Ottawa Citizen

Only 42% of MRIs hit target time

- DON BUTLER dbutler@postmedia.com twitter.com/ButlerDon

Wait times for MRI scans in the Champlain region remain far above the province’s target for non-urgent patients, updated performanc­e indicators show.

A report presented this week to the Champlain Local Health Integratio­n Network’s board showed that just 42 per of MRI scans done between April 1 and June 30 were performed within the province’s 28day target for 90 per cent of nonurgent patients.

While that’s six percentage points better than in the first three months of 2016, the improvemen­t was largely due to additional onetime funding from the LHIN, the regional health planning body, early this year.

That allowed technician­s to operate the region’s 12 MRI machines for more hours, reducing the wait time for everyone, said Chantale LeClerc, CEO of the Champlain LHIN. However, she added, “We don’t know if we’ll be able to sustain that or if it was just a blip.”

LeClerc said the LHIN is working on some “bigger strategies” to reduce MRI wait times, outlined last spring by Jack Kitts, The Ottawa Hospital’s CEO.

Part of the strategy involves using “every single slot that might be available” on MRI machines, she said, including backfillin­g when there are cancellati­ons and improving efficiency during night shifts.

The LHIN is also developing clinical protocols to give physicians guidance on when MRIs should be ordered.

It recently sent a letter to family doctors advising them that MRI scans aren’t necessary for patients who might need hip or knee replacemen­ts, LeClerc said. “There are other ways of diagnosing people that produce the same findings.”

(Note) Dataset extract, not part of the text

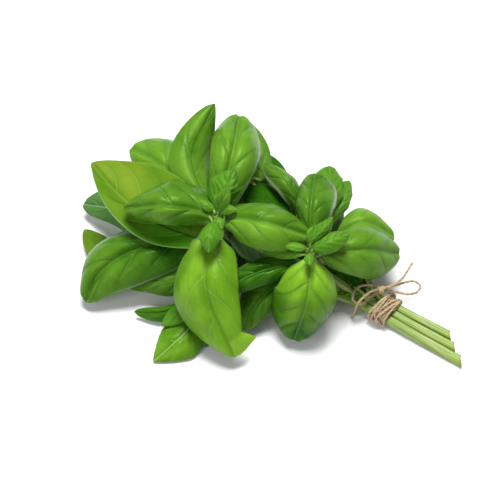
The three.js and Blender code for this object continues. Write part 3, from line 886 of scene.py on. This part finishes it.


# A leaf is set by where it grows on its stem, its spine and its left and right edge where it
# is widest. Its outline says how the width rises from the base and falls to the tip, and may be
# a pair of these, for the left half and the right; so may rim, how strongly a painted pale
# reflection lines the edge. The tone, how far the blade goes from its dark green to its light,
# mostly paints light and shade on it; it may be a pair for the base and the tip, and the side
# painted light adds to it on the left and the right. A flap is where painted light over a turned
# tip begins and on which half: -1 is left and 1 right; the blade itself is not turned. A corner
# juts from the edge of a half, and has a place, a half span and a reach. The others are how
# strongly a leaf shows its panels, veins, waves and so on.
def leaf(node, stem_name, share, spine, left, right, kind, outline=(0.5, 0.6), bulge=0.0,
         petiole=PETIOLE_HALF_WIDTH, quilting=1.0, veins=4.0, wave=0.5, tone=0.5, rib=0.5,
         rim=0.3, gloss=0.0, curl=1.0, roundness=0.55, cover=0.6, swell=1.0, gutter=1.0,
         crease=1.0, veined=1.0, side_painted_light=(0, 0), lobes=0.0, flap=None, corner=None,
         replaces=True):
    """A blade between a spine and the two edges where it is widest, on its petiole."""
    left_outline, right_outline = outline if isinstance(outline[0], tuple) else (outline, outline)
    rng = random.Random(node)

    # The petiole leaves the stem square to it, and the spine goes on from there.
    stem_route, start_radius, end_radius = stems[stem_name]
    centre, stem_heading = stem_route.at(share), stem_route.heading(share)
    outwards = square_to(np.array(spine[0]) - centre, stem_heading)
    stem_radius = start_radius + (end_radius - start_radius) * share
    foot = centre + outwards * (stem_radius + FOOT_GAP)
    route = Route([foot, *spine], 60)
    blade_start = route.shares[route.divisions // (len(route.points) - 1)]

    def curve_share(along):
        return blade_start + (1 - blade_start) * along

    # The two edges give the blade's tilt and width where it is widest.
    rise, fall = [(a + b) / 2 for a, b in zip(left_outline, right_outline)]
    widest = curve_share(rise / (rise + fall))
    heading = route.heading(widest)
    reaches = []
    for edge in (left, right):
        reach = np.array(edge, float) - route.at(widest)
        reaches.append(swell * (reach - np.dot(reach, heading) * heading))
    across = reaches[1] / np.linalg.norm(reaches[1]) - reaches[0] / np.linalg.norm(reaches[0])
    across /= np.linalg.norm(across)
    upper_face = np.cross(across, heading)
    half_width = max(np.linalg.norm(reach) for reach in reaches)
    blade_length = route.length * (1 - blade_start)
    base = blade_start * (1 - cover)

    # A flat grid, with about one column and one row a millimetre, is bent to the leaf's shape.
    columns = 2 * int(np.clip(half_width * COLUMNS_PER_MM, 12, 26))
    rows = int(np.clip(blade_length * ROWS_PER_MM, 28, 84))
    deselect()
    bpy.ops.mesh.primitive_grid_add(x_subdivisions=columns, y_subdivisions=rows, size=2)
    blade = bpy.context.object
    blade.name = f"{node}_blade"
    mesh = blade.data
    flat = np.empty(len(mesh.vertices) * 3)
    mesh.vertices.foreach_get("co", flat)
    flat = flat.reshape(-1, 3)
    lateral = flat[:, 0]
    station = (flat[:, 1] + 1) / 2

    # The outline: each half runs out from the spine to its own edge.
    place = base + (1 - base) * station
    blade_share = np.maximum((place - blade_start) / (1 - blade_start), 0)
    forwards = route.heading(place)
    up = square_to(upper_face, forwards)
    side = np.cross(forwards, up)
    side = side * (1 - RIB_SLANT) + across * RIB_SLANT
    side /= np.linalg.norm(side, axis=1, keepdims=True)
    on_right = lateral > 0
    spread = np.zeros_like(station)
    for half, side_outline in ((~on_right, left_outline), (on_right, right_outline)):
        broadest = curve_share(side_outline[0] / sum(side_outline))
        towards_broadest = np.clip((place - base) / (broadest - base), 0, 1)
        rounded = np.sin(math.pi / 2 * towards_broadest) ** roundness
        whole = np.where(place < broadest, rounded, blade_width(blade_share, side_outline))
        spread[half] = whole[half]
    out = np.where(on_right, reaches[1] @ across, reaches[0] @ across)
    lift = np.where(on_right, reaches[1] @ upper_face, reaches[0] @ upper_face)
    width = np.hypot(out, lift)
    spread = np.maximum(spread, petiole * (1 - 0.6 * station) / width)
    away = np.abs(lateral)
    tooth_turn = 2 * math.pi * station * blade_length / TOOTH_PITCH + 2 * on_right
    teeth = TOOTH_DEPTH * np.sin(tooth_turn) * away**10
    notches = lobes * np.abs(np.sin(math.pi * (2.3 * station**1.5 + 0.35 * on_right))) * away**4
    reach = away * spread * (1 + teeth - notches)
    if corner:
        hand, where, half_span, push = corner
        jut = np.clip(1 - np.abs(station - where) / half_span, 0, 1)
        reach += np.where(on_right == (hand > 0), jut * push * away**2, 0)

    # Side veins leave the midrib forwards and curve towards the tip; the blade puffs between.
    branch = veins * (station**0.92 - 0.2 * away - 0.16 * away**2) + 0.3 * on_right
    branch = branch + rng.uniform(0, 0.6)
    off_vein = 1 - 2 * np.abs(branch - np.floor(branch) - 0.5)
    puff = (1 - (1 - off_vein) ** 3) * smooth_step(away, 0.02, 0.3)
    puff = puff * (1 - 0.75 * away**2) * np.minimum(1, 1.6 * spread)
    crest = quilting * PANEL_PUFF * half_width * puff
    gutter_depth = MIDRIB_GUTTER * half_width * gutter
    channel = gutter_depth * np.exp(-((away * spread * half_width / GUTTER_WIDTH) ** 2))
    channel = channel * smooth_step(station, 0, 0.1)
    ripple = np.zeros_like(station)
    for turns, strength in ((1.6, 1.0), (3.1, 0.55)):
        ripple += strength * np.sin(2 * math.pi * (turns * station + rng.random()) + 2.0 * on_right)
    ripple *= wave * EDGE_RIPPLE * half_width * away**2.5 * np.minimum(1, 2 * spread)
    dome = bulge * spread * np.sin(math.pi * away)
    turned_edge = curl * EDGE_CURL * half_width * away**7 * np.minimum(1, 2 * spread)
    depth = dome + crest - channel + ripple - turned_edge + BLADE_RISE
    points = route.at(place) + side * (out * reach)[:, None] + up * (lift * reach + depth)[:, None]
    points[:, 2] = np.maximum(points[:, 2], LOWEST + LEAF_THICKNESS)
    mesh.vertices.foreach_set("co", (points * MM).ravel())

    # What the finishes read: the tone, which paints light and shade, the veins, the rim's painted pale
    # reflection and the gloss at each point.
    base_tone, tip_tone = both(tone)
    tones = base_tone + (tip_tone - base_tone) * station
    tones += np.where(on_right, side_painted_light[1], side_painted_light[0]) * smooth_step(away, 0.0, 0.1)
    # Painted light over the turned tip.
    if flap:
        start, hand = flap
        beyond = smooth_step(station, start, start + 0.05)
        tones += FLAP_PAINTED_LIGHT * beyond * smooth_step(lateral * hand, 0.05, 0.3)
    spots = np.stack([lateral, station, tones], axis=-1)
    lines = np.stack([lateral * spread * width, branch, puff], axis=-1)
    left_rim, right_rim = both(rim)
    rims = np.where(on_right, right_rim, left_rim)
    marks = np.stack([np.full_like(station, rib), rims, np.full_like(station, gloss)], axis=-1)
    creases = np.tile([crease, veined, 0], (len(station), 1))
    for name, numbers in (
        ("blade_place", spots),
        ("blade_veins", lines),
        ("blade_marks", marks),
        ("blade_creases", creases),
    ):
        carried = mesh.attributes.new(name, "FLOAT_VECTOR", "POINT")
        carried.data.foreach_set("vector", numbers.ravel())
    mesh.update()
    mesh.shade_smooth()

    slot_name, upper, under = kind
    mesh.materials.append(upper)
    mesh.materials.append(under)
    body = blade.modifiers.new("leaf thickness", "SOLIDIFY")
    body.thickness = LEAF_THICKNESS * MM
    body.offset = -1
    body.material_offset = 1
    body.material_offset_rim = 0
    bpy.ops.object.modifier_apply(modifier=body.name)

    rooted = outwards * (stem_radius * STEM_DEPTH + FOOT_GAP)
    stalk = leaf_stalk(node, route, blade_start, upper_face, petiole, rooted, outwards, gutter_depth)
    piece = join([blade, stalk], f"{node}_blade")
    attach(piece, "root")
    if replaces:
        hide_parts(node)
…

As well, work is underway on a central intake system to distribute the more than 80,000 MRI scans done annually more evenly among the region’s hospitals. But it will operate manually, relying on faxes rather than the expensive electronic system the LHIN had hoped to use.

Work on those strategies is “still in the planning stages,” LeClerc said. By early 2017 “we may start to see some of the impact of that.”

Even so, reducing wait times for the least urgent MRI patients will be challengin­g without additional resources, Brian Schnarch, the LHIN’s director of system performanc­e and analysis, told the board.

Part of the problem is that demand for MRI scans continues to grow, driven by an aging population and new treatment standards for some diseases.

“There are guidelines now that say MRIs for certain types of cancer need to be done on a more frequent basis,” said LeClerc.

One bright note in the performanc­e update was a dramatic improvemen­t in the time new Community Care Access Centre clients must wait for their first home care visit.

That improved by 29 percentage points, to 84 per cent of the provincial target from just 55 per cent in the first three months of the year.